Start at the line that has "const model = new THREE.Group();" and stop at the line that has "return a + (b - a) * t". Print those lines and all lines between them exactly, and nothing more.
## start
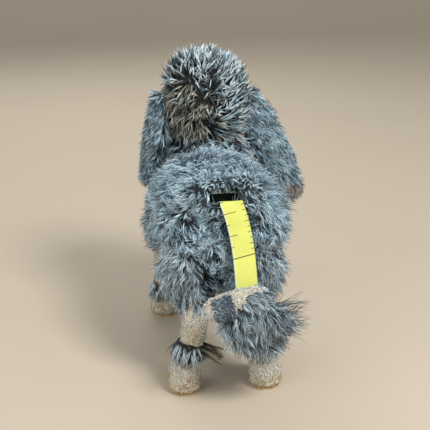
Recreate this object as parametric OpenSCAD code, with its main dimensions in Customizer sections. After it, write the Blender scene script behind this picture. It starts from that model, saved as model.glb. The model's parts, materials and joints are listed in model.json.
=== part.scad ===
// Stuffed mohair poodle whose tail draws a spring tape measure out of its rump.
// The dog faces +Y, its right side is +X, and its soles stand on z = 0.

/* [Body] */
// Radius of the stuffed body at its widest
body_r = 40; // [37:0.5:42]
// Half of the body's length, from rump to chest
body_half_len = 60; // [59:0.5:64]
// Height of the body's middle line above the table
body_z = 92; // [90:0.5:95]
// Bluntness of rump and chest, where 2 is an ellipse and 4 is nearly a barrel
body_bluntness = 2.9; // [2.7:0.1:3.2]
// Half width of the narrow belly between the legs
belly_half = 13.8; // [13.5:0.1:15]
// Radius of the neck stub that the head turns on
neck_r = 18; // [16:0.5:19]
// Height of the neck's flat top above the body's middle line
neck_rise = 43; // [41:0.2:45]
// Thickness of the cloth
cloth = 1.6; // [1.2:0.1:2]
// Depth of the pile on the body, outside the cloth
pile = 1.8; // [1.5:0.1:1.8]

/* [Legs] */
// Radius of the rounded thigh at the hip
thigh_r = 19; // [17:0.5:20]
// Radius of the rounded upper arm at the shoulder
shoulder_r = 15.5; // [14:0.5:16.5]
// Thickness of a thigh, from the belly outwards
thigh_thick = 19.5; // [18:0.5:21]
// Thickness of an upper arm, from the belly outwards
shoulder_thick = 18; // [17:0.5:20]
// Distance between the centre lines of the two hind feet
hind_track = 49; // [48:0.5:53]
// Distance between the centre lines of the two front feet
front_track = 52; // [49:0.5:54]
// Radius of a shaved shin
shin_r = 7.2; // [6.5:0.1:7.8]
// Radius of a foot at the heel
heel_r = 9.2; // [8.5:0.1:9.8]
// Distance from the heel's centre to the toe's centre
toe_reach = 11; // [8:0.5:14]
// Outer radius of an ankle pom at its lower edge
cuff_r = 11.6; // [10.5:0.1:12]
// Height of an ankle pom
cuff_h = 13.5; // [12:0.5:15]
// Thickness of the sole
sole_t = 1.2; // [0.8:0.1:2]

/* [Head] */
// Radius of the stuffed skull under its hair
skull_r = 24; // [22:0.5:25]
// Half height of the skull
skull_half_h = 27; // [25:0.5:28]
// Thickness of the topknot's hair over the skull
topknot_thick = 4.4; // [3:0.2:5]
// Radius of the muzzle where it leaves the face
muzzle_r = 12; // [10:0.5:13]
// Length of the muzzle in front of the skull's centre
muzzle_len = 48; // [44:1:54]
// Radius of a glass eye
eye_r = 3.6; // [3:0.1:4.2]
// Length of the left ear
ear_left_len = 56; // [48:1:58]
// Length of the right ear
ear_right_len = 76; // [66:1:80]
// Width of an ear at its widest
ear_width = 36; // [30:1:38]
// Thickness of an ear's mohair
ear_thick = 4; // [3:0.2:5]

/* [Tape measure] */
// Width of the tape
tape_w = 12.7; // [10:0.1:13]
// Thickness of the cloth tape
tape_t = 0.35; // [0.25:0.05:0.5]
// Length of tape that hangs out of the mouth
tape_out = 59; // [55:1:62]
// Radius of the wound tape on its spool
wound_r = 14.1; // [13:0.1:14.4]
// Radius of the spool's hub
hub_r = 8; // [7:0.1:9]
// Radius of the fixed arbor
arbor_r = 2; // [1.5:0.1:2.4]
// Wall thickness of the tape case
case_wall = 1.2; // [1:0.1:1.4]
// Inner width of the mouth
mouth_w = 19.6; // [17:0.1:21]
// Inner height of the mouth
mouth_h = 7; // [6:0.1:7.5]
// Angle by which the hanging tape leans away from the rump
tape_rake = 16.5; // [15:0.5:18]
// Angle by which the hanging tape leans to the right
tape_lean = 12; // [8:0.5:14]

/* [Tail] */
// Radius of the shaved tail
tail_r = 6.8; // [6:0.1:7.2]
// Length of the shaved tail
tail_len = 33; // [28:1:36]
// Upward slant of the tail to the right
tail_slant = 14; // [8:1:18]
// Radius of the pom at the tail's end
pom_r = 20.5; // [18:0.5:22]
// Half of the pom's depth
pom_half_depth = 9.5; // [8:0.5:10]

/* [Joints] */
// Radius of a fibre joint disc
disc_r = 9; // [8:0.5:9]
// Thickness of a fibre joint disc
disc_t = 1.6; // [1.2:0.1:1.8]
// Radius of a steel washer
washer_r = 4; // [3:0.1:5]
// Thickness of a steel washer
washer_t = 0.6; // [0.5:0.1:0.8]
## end
## start
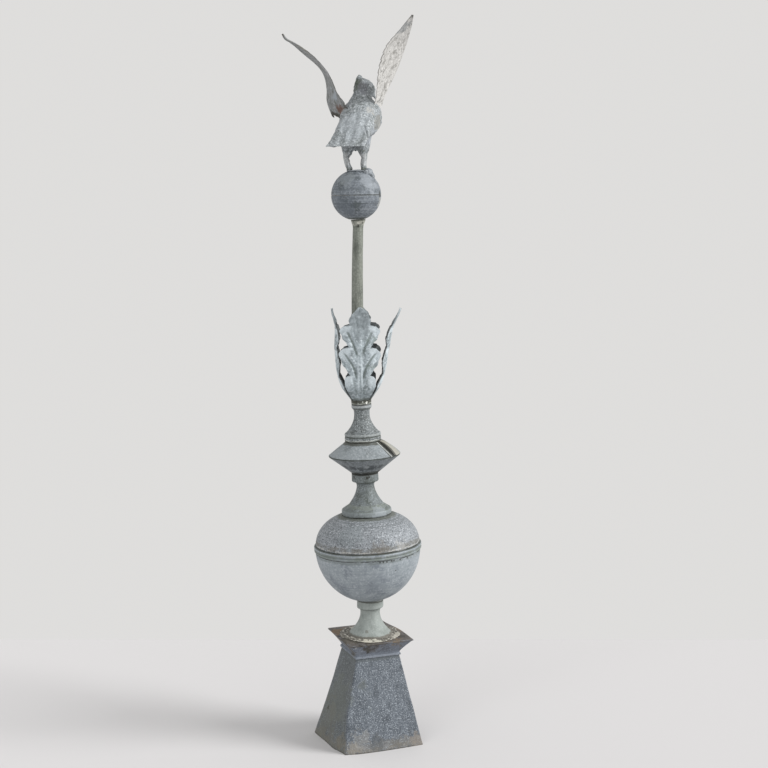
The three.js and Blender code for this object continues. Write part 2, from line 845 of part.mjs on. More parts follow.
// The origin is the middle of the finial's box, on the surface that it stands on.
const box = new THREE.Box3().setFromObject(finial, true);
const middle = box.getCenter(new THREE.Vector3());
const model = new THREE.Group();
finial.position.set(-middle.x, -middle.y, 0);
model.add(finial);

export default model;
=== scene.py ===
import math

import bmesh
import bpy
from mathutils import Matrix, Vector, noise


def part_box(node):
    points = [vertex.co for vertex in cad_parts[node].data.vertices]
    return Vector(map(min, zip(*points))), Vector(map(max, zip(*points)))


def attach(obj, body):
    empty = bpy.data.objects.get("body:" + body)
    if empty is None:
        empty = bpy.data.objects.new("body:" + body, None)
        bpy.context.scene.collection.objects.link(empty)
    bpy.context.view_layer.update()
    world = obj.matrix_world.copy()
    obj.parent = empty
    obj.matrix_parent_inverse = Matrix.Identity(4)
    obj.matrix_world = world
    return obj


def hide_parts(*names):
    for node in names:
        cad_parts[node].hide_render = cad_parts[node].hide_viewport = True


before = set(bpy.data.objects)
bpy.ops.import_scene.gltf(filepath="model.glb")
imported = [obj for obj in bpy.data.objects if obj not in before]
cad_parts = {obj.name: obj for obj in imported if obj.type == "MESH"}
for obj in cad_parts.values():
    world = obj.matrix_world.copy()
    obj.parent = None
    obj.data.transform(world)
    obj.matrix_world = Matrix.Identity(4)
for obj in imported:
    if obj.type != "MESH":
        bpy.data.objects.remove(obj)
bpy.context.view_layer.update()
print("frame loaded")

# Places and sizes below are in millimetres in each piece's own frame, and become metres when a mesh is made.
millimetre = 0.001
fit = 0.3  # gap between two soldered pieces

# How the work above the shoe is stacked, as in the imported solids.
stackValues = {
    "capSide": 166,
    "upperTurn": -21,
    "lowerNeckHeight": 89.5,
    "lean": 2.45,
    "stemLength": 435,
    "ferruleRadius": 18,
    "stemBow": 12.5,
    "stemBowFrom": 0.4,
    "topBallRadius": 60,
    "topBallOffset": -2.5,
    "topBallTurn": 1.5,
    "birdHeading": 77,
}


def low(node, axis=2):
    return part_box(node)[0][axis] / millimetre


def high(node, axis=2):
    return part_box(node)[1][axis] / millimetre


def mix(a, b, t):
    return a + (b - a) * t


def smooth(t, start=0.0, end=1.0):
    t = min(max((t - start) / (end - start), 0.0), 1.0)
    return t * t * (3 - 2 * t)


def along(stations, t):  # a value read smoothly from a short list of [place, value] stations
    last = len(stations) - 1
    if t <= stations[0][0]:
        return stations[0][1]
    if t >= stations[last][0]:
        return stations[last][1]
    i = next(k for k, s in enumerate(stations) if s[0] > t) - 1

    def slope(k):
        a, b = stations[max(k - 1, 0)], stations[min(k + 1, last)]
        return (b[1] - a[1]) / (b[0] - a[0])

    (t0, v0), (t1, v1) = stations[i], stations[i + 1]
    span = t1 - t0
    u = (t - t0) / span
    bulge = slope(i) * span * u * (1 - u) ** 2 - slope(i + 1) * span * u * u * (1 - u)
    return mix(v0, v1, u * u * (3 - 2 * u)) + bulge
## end
## start
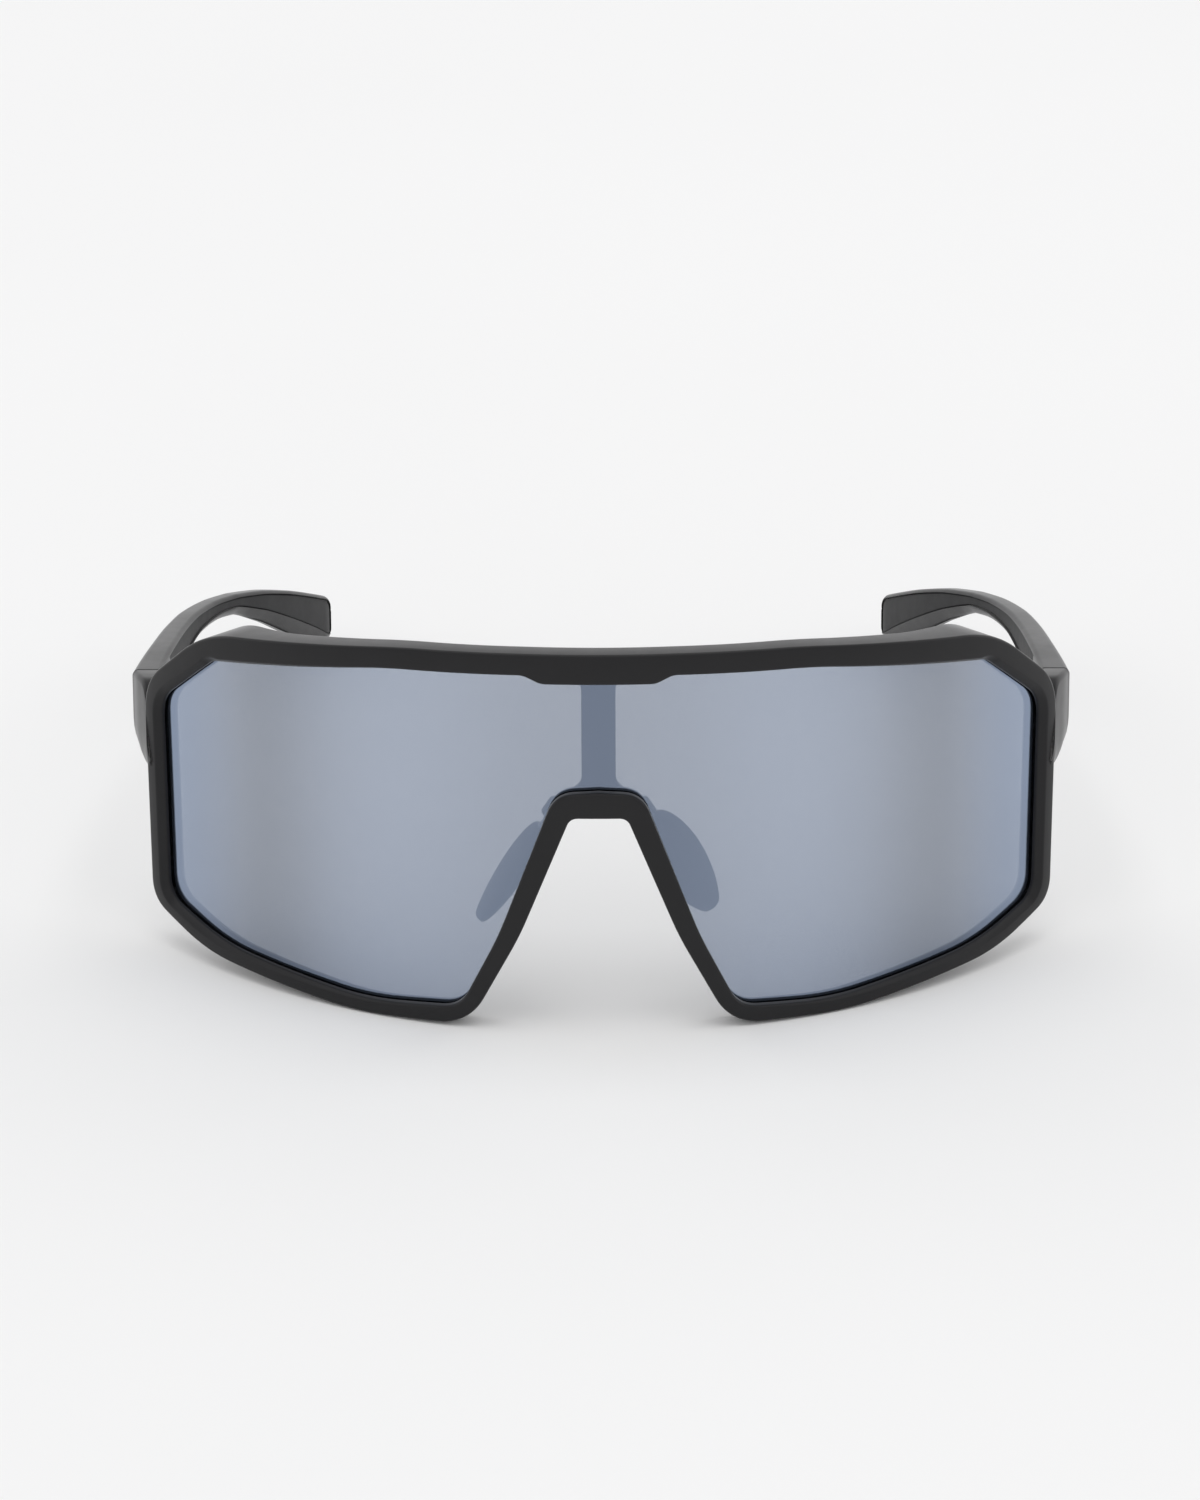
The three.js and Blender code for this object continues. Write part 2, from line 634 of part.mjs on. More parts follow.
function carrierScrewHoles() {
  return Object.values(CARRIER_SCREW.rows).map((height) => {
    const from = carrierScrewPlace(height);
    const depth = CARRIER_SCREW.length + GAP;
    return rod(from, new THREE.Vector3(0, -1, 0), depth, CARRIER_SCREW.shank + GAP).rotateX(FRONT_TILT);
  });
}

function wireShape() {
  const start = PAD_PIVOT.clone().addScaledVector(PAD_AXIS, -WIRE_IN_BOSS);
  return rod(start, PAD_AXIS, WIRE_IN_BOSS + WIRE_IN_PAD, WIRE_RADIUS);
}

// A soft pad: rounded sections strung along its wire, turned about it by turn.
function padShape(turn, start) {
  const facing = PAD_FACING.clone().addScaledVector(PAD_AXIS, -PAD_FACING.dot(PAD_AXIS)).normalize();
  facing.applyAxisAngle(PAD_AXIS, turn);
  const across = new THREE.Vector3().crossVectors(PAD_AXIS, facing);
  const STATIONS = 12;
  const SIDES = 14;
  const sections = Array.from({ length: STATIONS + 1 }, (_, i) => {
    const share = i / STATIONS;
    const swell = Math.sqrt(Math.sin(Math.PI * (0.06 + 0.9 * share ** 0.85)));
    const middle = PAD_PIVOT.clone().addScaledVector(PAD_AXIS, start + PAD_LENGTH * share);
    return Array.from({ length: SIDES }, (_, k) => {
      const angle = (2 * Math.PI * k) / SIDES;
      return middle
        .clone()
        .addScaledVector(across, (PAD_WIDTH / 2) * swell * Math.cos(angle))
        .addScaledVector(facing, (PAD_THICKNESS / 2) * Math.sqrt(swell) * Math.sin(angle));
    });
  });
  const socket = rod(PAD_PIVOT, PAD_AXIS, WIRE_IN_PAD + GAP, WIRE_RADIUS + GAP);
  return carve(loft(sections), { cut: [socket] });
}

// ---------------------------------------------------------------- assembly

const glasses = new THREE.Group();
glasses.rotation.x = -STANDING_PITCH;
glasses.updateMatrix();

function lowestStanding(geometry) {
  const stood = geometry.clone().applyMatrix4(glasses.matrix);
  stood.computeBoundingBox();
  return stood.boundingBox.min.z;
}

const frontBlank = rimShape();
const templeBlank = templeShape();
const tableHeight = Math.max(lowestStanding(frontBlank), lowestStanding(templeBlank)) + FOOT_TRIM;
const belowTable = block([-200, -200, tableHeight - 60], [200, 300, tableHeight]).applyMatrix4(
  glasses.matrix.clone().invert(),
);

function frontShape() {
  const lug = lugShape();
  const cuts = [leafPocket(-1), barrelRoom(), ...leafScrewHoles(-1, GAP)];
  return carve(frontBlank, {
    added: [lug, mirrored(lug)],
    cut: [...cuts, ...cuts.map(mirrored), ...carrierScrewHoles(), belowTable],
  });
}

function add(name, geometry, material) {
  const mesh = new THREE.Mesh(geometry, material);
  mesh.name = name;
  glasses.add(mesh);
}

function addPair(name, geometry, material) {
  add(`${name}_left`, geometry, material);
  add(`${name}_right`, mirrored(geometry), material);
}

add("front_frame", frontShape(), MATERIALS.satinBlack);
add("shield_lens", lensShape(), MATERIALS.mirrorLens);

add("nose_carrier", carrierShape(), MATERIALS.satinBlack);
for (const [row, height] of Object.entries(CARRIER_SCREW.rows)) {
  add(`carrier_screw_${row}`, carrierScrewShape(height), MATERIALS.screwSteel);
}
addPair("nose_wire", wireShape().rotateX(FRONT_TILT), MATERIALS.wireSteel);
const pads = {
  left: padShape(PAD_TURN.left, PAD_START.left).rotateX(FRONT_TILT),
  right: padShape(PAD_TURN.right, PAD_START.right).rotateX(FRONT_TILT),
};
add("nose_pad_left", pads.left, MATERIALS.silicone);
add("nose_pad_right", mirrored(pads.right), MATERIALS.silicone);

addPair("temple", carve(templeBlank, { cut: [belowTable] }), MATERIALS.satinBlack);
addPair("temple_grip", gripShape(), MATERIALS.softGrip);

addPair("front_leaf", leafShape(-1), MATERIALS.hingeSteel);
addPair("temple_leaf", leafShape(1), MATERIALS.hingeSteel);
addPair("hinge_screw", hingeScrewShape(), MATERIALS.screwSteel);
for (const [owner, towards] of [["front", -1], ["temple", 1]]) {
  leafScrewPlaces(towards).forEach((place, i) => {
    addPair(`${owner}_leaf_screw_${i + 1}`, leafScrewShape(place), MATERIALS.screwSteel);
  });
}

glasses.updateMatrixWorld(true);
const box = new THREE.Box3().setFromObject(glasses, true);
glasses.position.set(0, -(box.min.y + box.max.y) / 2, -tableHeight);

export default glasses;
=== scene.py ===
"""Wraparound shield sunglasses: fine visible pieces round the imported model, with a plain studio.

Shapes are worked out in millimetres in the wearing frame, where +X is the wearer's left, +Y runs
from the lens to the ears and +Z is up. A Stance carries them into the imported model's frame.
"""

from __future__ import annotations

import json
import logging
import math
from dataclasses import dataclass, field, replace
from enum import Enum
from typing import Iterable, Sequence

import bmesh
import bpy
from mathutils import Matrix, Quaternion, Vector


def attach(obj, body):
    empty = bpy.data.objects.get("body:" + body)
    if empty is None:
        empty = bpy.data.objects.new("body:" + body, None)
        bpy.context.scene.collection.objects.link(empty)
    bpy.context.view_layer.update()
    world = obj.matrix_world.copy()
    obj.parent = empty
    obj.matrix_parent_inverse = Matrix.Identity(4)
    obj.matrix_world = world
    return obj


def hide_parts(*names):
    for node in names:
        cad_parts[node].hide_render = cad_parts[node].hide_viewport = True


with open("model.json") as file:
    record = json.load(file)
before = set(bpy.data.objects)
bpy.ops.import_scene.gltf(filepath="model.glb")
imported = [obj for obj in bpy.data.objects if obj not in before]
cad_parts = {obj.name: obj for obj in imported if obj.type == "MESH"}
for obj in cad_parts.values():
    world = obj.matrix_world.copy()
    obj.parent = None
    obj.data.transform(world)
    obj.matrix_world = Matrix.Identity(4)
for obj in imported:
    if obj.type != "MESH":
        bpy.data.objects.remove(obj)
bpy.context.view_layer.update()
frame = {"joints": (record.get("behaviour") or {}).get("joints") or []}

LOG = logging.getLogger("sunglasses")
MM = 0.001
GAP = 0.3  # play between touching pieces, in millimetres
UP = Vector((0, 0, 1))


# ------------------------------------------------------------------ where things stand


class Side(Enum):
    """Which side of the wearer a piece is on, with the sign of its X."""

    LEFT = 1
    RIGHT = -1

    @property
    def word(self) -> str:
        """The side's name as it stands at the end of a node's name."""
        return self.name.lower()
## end
■ EXPECTED ANSWER ■
const model = new THREE.Group();
finial.position.set(-middle.x, -middle.y, 0);
model.add(finial);

export default model;
=== scene.py ===
import math

import bmesh
import bpy
from mathutils import Matrix, Vector, noise


def part_box(node):
    points = [vertex.co for vertex in cad_parts[node].data.vertices]
    return Vector(map(min, zip(*points))), Vector(map(max, zip(*points)))


def attach(obj, body):
    empty = bpy.data.objects.get("body:" + body)
    if empty is None:
        empty = bpy.data.objects.new("body:" + body, None)
        bpy.context.scene.collection.objects.link(empty)
    bpy.context.view_layer.update()
    world = obj.matrix_world.copy()
    obj.parent = empty
    obj.matrix_parent_inverse = Matrix.Identity(4)
    obj.matrix_world = world
    return obj


def hide_parts(*names):
    for node in names:
        cad_parts[node].hide_render = cad_parts[node].hide_viewport = True


before = set(bpy.data.objects)
bpy.ops.import_scene.gltf(filepath="model.glb")
imported = [obj for obj in bpy.data.objects if obj not in before]
cad_parts = {obj.name: obj for obj in imported if obj.type == "MESH"}
for obj in cad_parts.values():
    world = obj.matrix_world.copy()
    obj.parent = None
    obj.data.transform(world)
    obj.matrix_world = Matrix.Identity(4)
for obj in imported:
    if obj.type != "MESH":
        bpy.data.objects.remove(obj)
bpy.context.view_layer.update()
print("frame loaded")

# Places and sizes below are in millimetres in each piece's own frame, and become metres when a mesh is made.
millimetre = 0.001
fit = 0.3  # gap between two soldered pieces

# How the work above the shoe is stacked, as in the imported solids.
stackValues = {
    "capSide": 166,
    "upperTurn": -21,
    "lowerNeckHeight": 89.5,
    "lean": 2.45,
    "stemLength": 435,
    "ferruleRadius": 18,
    "stemBow": 12.5,
    "stemBowFrom": 0.4,
    "topBallRadius": 60,
    "topBallOffset": -2.5,
    "topBallTurn": 1.5,
    "birdHeading": 77,
}


def low(node, axis=2):
    return part_box(node)[0][axis] / millimetre


def high(node, axis=2):
    return part_box(node)[1][axis] / millimetre


def mix(a, b, t):
    return a + (b - a) * t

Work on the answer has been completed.